# Pictures from the May meeting



## niko (Jan 28, 2004)

Drinda, Bill,

Can you post a picture of the first day of the tank that Luis Navarro setup during the meeting?

And any other meeting pictures would be nice too.

--Nikolay


----------



## Tex Gal (Nov 1, 2007)

Will do.


----------



## Tex Guy (Nov 23, 2008)

We'll start a new journal thread on the re-scape.


----------



## Tex Gal (Nov 1, 2007)

Here is the thread with some pxs. Anyone that has more pxs can post in the following thread.

http://www.aquaticplantcentral.com/forumapc/journals/84144-bills-50g-rescape.html


----------



## foreverknight (Jul 8, 2010)

i am still working on laceing the 2 clips together it seems the camera only captures 30 mins at a time.


----------



## fishyjoe24 (May 18, 2010)

foreverknight said:


> i am still working on laceing the 2 clips together it seems the camera only captures 30 mins at a time.

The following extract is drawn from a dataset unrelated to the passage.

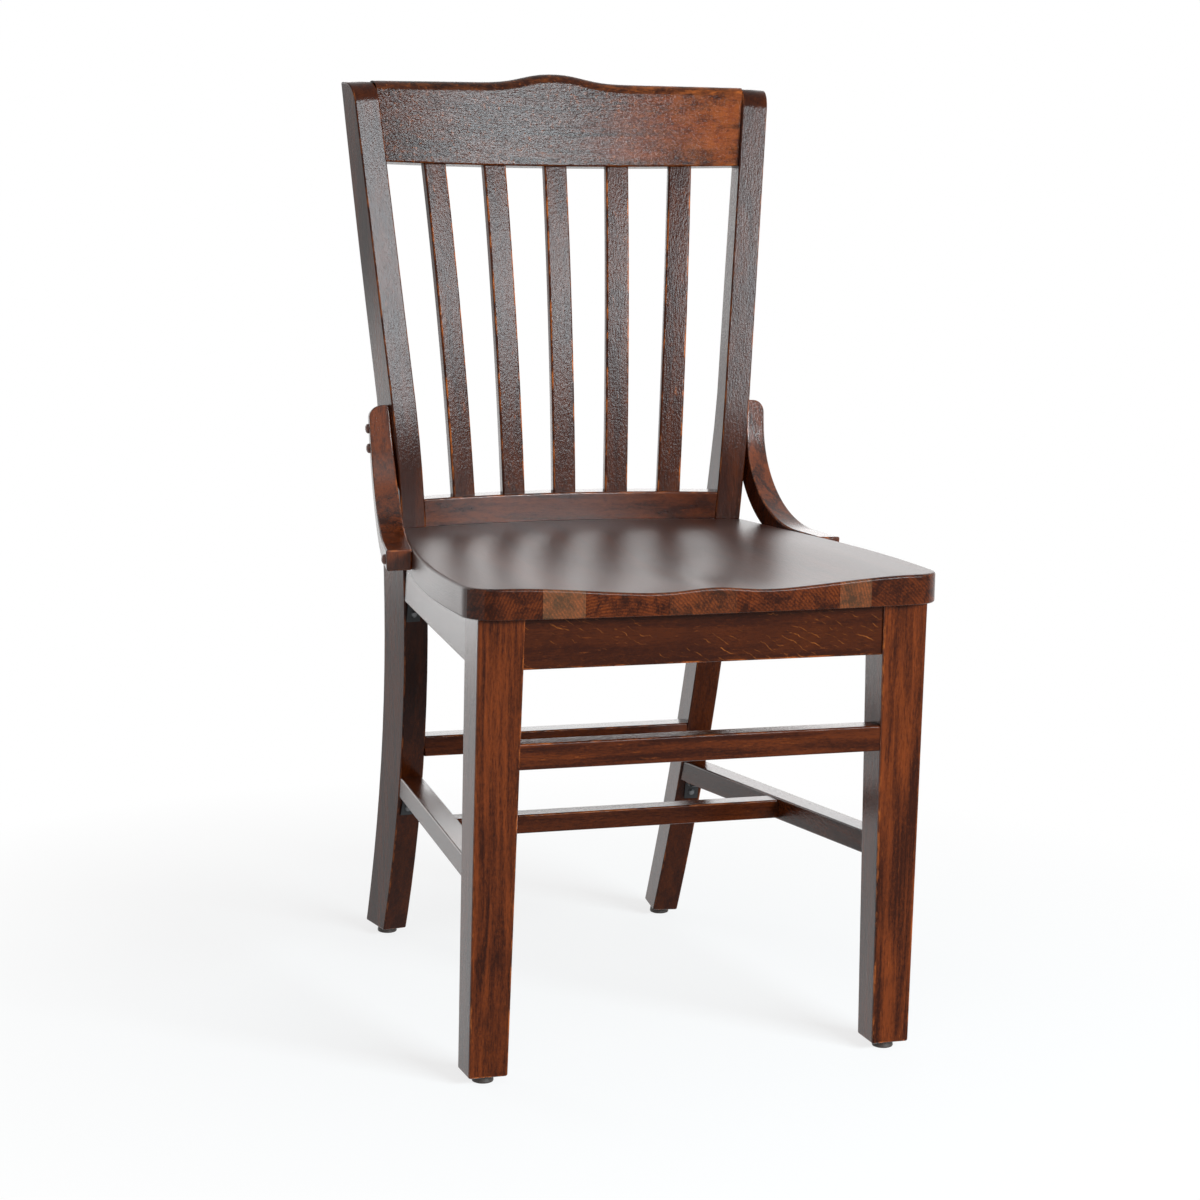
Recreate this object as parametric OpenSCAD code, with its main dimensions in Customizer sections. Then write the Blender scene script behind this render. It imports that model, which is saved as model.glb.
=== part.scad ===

less talky talky more worky worky then. :-({|= ha ha kidding... did you just fill the tank, or did you get photos of the members etc...


----------



## foreverknight (Jul 8, 2010)

i recorded the whole thing with him making it and talking it is an hour long and my prog are not liking piecing it together the way i want. also having to work on the sound a little it didn't record that well.


----------